Provided material:
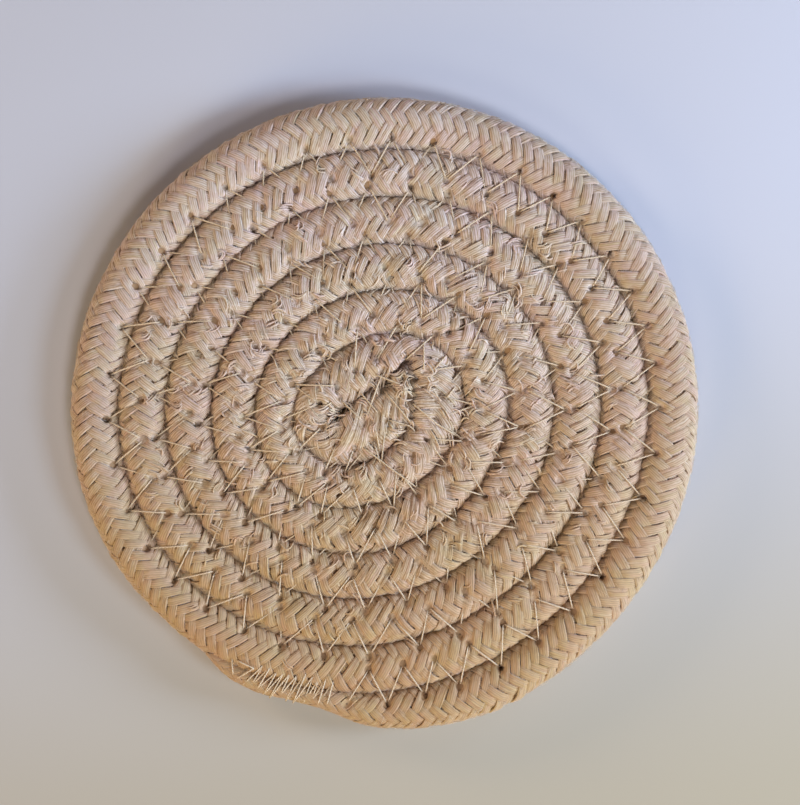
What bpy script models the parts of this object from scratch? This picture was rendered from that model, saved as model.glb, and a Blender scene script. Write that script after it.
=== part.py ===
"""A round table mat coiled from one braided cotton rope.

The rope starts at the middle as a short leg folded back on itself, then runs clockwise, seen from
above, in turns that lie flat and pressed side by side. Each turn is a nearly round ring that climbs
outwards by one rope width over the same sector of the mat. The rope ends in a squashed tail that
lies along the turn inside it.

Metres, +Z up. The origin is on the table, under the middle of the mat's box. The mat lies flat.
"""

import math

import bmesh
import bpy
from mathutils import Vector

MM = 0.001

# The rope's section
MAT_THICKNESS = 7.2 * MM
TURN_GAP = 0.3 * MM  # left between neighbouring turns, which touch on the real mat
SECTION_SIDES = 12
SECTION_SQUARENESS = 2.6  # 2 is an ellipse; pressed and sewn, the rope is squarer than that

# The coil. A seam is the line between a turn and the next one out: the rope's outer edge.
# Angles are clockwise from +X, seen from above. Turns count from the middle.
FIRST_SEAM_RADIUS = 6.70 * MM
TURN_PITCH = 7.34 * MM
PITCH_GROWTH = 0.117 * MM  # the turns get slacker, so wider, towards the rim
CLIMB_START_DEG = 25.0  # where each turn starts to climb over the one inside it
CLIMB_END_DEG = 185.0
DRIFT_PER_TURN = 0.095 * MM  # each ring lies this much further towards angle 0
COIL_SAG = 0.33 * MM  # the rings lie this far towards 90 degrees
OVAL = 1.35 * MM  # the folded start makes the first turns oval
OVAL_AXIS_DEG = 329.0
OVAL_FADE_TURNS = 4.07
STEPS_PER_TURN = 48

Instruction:
Copy every line exactly. Leave nothing out.

Exercise response:
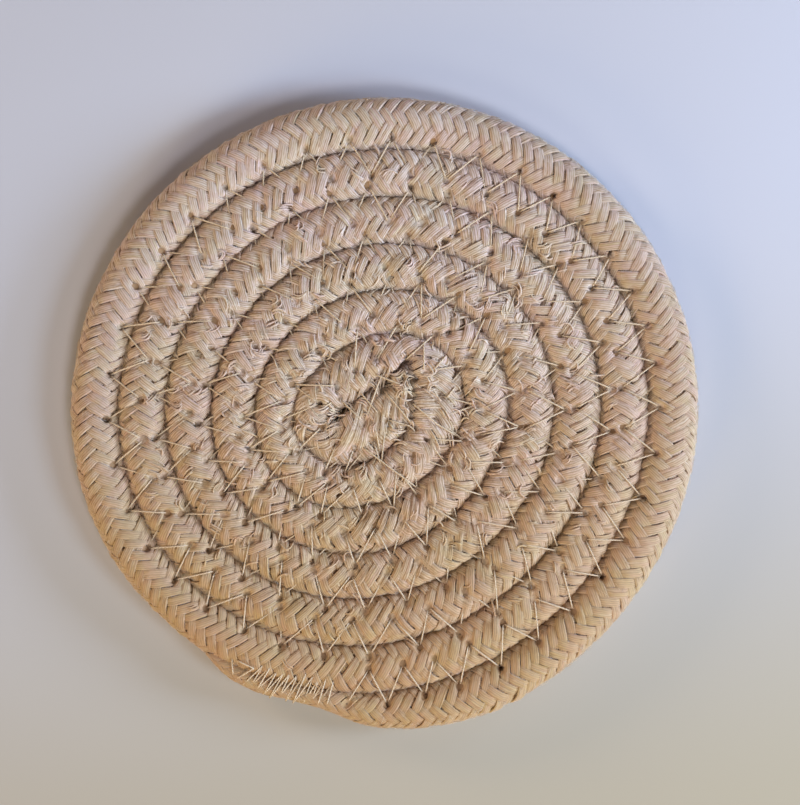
What bpy script models the parts of this object from scratch? This picture was rendered from that model, saved as model.glb, and a Blender scene script. Write that script after it.
=== part.py ===
"""A round table mat coiled from one braided cotton rope.

The rope starts at the middle as a short leg folded back on itself, then runs clockwise, seen from
above, in turns that lie flat and pressed side by side. Each turn is a nearly round ring that climbs
outwards by one rope width over the same sector of the mat. The rope ends in a squashed tail that
lies along the turn inside it.

Metres, +Z up. The origin is on the table, under the middle of the mat's box. The mat lies flat.
"""

import math

import bmesh
import bpy
from mathutils import Vector

MM = 0.001

# The rope's section
MAT_THICKNESS = 7.2 * MM
TURN_GAP = 0.3 * MM  # left between neighbouring turns, which touch on the real mat
SECTION_SIDES = 12
SECTION_SQUARENESS = 2.6  # 2 is an ellipse; pressed and sewn, the rope is squarer than that

# The coil. A seam is the line between a turn and the next one out: the rope's outer edge.
# Angles are clockwise from +X, seen from above. Turns count from the middle.
FIRST_SEAM_RADIUS = 6.70 * MM
TURN_PITCH = 7.34 * MM
PITCH_GROWTH = 0.117 * MM  # the turns get slacker, so wider, towards the rim
CLIMB_START_DEG = 25.0  # where each turn starts to climb over the one inside it
CLIMB_END_DEG = 185.0
DRIFT_PER_TURN = 0.095 * MM  # each ring lies this much further towards angle 0
COIL_SAG = 0.33 * MM  # the rings lie this far towards 90 degrees
OVAL = 1.35 * MM  # the folded start makes the first turns oval
OVAL_AXIS_DEG = 329.0
OVAL_FADE_TURNS = 4.07
STEPS_PER_TURN = 48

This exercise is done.